“To get the price in Euros, take the local price and remove the last three zeros and then multiply the remaining number by 1.5”, it was my first day in Dakar and my boss was sharing some Dakar life tips with me. Like most people who first arrive in Senegal it was initially sluggish work converting the local currency of CFA French francs to a more familiar currency like Euros or Dollars. His mathematical trick was very useful and relatively accurate too. I considered the room rentals I had seen for 100,000 Francs and realized it was equivalent to about 150 Euros. I practiced too with our current taxi fare: I took 4,000 Francs and arrived at 6 Euros. With some more practice during the next few days I was quickly seeing through the numerous zeros to values more readily understandable to me.

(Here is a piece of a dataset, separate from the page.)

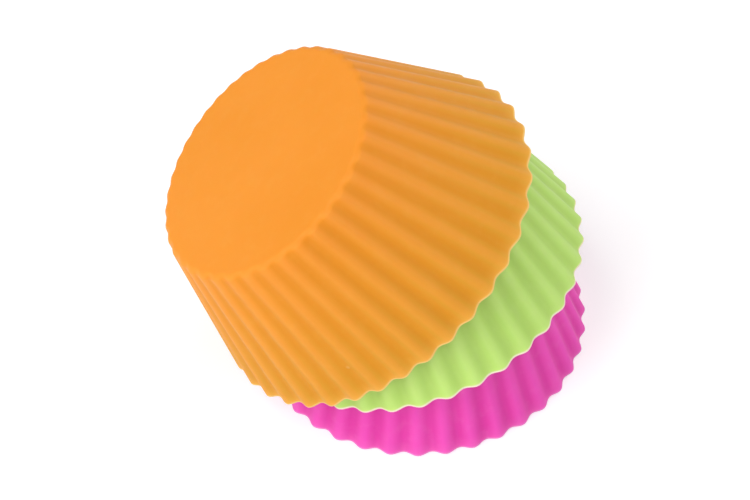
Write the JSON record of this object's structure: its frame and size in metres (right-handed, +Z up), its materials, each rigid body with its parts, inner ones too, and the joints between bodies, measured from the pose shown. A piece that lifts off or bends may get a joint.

With the passing months in Senegal I enjoyed new meetings with expats and locals some of which developed into great friendships. We lived in the same neighbourhoods close to each other and would often meet for surfing or drinks at the local beach. Dakar being more like an overgrown village than a city you can easily bump into people you know without ever using your phone to message or call them. While observing and enjoying our colourful, African surroundings one Sunday afternoon a friend and I began musing on wealth. It clearly isn’t just about financial comfort. What good is money flow in an environment devoid of the pleasures of life, namely friendships, peace, sunshine and free-time ? What does wealth mean to me ?
We both agreed that living in Senegal we felt very wealthy in regards to human relationships, for friendships and for the sense of community. In Dakar you can easily be with people and engaging with people and surrounded by people all of the time. If you want your private and alone time you can carve it out for yourself (or learn surfing like I did and hang out alone in the peace of the ocean!) and when you’re ready you can go back to the people. In a tropical climate we spend more time outside anyways, so we’re constantly seeing each other. We were seeing the same smiling faces and growing in our sense of community. This difficult to measure feeling of belonging and unity was real and present. I was mentally counting all of my good friendships, like gently shifting precious jewels in a vault, and feeling very wealthy indeed. And I was rarely considering the realm of Facebook “friends” measured not by true friendship’s real weight in gold but by the penny hundreds. Few of these were close friends, many more were simply acquaintances. Facebook friendships converted to real-life friendship in a similar way as the local Francs shifted in my mind to Euros.
We counted among our other measures of wealth our physical good health and the abundant warmth and sunshine, these last undoubtedly adding to our mental health and happiness. I looked to a new painting I had created a few weeks earlier and considered my artistic wealth. I had done my morning practice of yoga and meditation that day and felt abundant in peace of mind. We dove into a delicious dish of fresh fish and rice and our bellies rumbled their own feelings of wealth and contentment.
It wasn’t until I considered the abysmally low Senegalese wages that I converted my own salary in Euros to Francs and realized with a start that I was in fact a millionaire. Ha! I had some savings and together with my monthly income I was quite literally rolling in the millions! I could take this a step further and consider my access to credit in Canada which would bump me up into the category of multi-millionaire. Of course these were millions of Francs and not millions of Euros and we already know how these two relate to each other. It gave me a giggle all the same and half in jest, half in earnest, I wrote down on my daily to-do list that day “become a millionaire”, and then crossed it off. In that moment it wasn’t about the financial disparities shared between the relatively poor and the relatively rich in Senegal (that would require a separate blog post/novel of its own!)…it was about an additional break-down of the so-called Western and capitalist values. “Make my first million” is on the minds and the milestones of many entrepreneurs these days. If I were to play by their rules then my mission was accomplished. Without meaning to, I had arrived. I observed another facade shatter. With a laugh and a sigh we went back to our lunch and our sunshine and greeted a new friend come to join us for the meal.
The day that I fully realized all of the measures of my wealth was the same day that I stopped converting the currency of my own values to those of another world.